A mediados del siglo XX fueron emergiendo en Latinoamérica y el Caribe una clase de gobernantes cuyo proyecto político descansaba en las mazmorras de su ego pseudo intelectual. Mientras el mundo entero trataba de esquivar una eminente tercera guerra mundial, los pueblos de esta parte del globo nos consumíamos en gobiernos absolutistas, con figuras políticas encarnizadas en el realismo mágico y sus vertientes más inciertas. Un ejemplo claro de la clase de gobernantes que por esos días dirigían los destinos de los dominicanos es Rafael Leónidas Trujillo, un dictador belicoso, quien, a través de la fuerza pretendió normalizar los vejámenes a la libertad, en un mundo por esos días ávido de democracia. Sus peripecias fueron fuente de inspiración para que, el hoy nobel de literatura, Mario Vargas Llosa, iniciando este siglo, publicara su obra titulada La Fiesta del Chivo.
En esta pieza literaria, Vargas Llosa nos relata la angustiante vida del dictador dominicano, rodeada de conspiraciones, engaños y cómo esta realidad llegó incluso a saturar la cordura y el juicio de Trujillo, quien, a medida de los sucesos, se muestra más perturbado y en una clara atmósfera de desolación escondida en la máscara del ego y el radicalismo obtuso. En resumidas cuentas, lo que Vargas Llosa nos quiere transmitir es que el poder en manos equivocadas no significa otra cosa que el ocaso de los pueblos; elegir a quien no está facultado para dirigir, es ponernos a nosotros mismos una talanquera al desarrollo y así mismo, condenarnos al sufrimiento que solo el estancamiento sabe proporcionar.

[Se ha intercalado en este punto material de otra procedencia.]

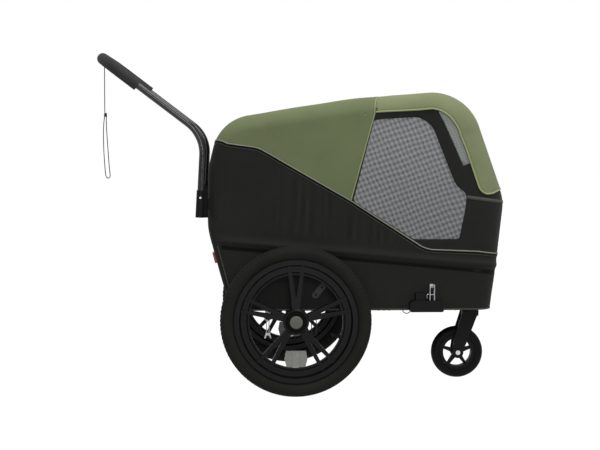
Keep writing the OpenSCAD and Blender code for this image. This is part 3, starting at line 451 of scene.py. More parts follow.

Casi 20 años después de aquella publicación, nuestro país vive condiciones muy similares a las acaecidas en la República Dominicana de mitad del siglo XX, y es que, en materia de política estatal, el actual gobierno se ha mostrado vacilante a la hora de hacer frente a las demandas sociales, errático a la hora de dirigir, pero pomposo y firme a la hora de ponerse medallas y de crear verdadera espuma mediática para esconder los dramas sociales y económicos que desgarran a este pueblo. Pareciese que, al igual que el Chivo dominicano, el Duque colombiano estuviera en una fiesta que lo nubla y no le permite ver el país que en el papel dice gobernar.
Dicha incapacidad, si se quiere escoger un calificativo, es una faceta que se le muestra a los opositores o que quizá, me atrevería a decir, los opositores han construido, porque lo cierto es que, mientras avanzan los años, el gobierno no ha parado de llevar a cabo su proyecto político, mismo que favorece a los grandes acaudalados de este país y que deja en el letargo y en el abismo del rezago a la gran mayoría de colombianos y colombianas. En síntesis, en esta fiesta se nos muestra a un personaje que encarna a Maccus, el del antiguo teatro romano; hace cabecitas, toca guitarra, canta y juega a ser presidente cometiendo ridículos como el caso de la extradición de Aida Merlano o mostrándose ante el mundo como un embajador de la democracia en Venezuela y aquí diciendo que la muerte de Dylan Cruz fue un accidente. Sin embargo, a mi modo de ver, en el fondo y lejos de esta imagen risible del mandatario, se esconde un personaje que no le ha puesto pausa a su verdadero proyecto político, sabe que, a pesar de los escándalos y de que su desaprobación no tiene precedentes, a su barco los vientos le favorecen, pues sus proyectos de ley, el presupuesto nacional, la política fiscal entre otros aspectos, han pasado sin mayor resistencia por el congreso y hoy las bancadas políticas con mayor peso en Colombia, se han acercado a cambio de participación. Duque tiene claro que no gobierna, el sólo obedece a los intereses de quienes manejan el poder económico en Colombia, por lo tanto, para el resto, él solo es lo que es, un presidente que anda de fiesta, a él le basta con que lo llamen presidente y que una calle de honor de sables y fusiles oxidados acompañen su marcha por la alfombra roja de Palacio, pues mientras él siga ahí, va ganando la partida.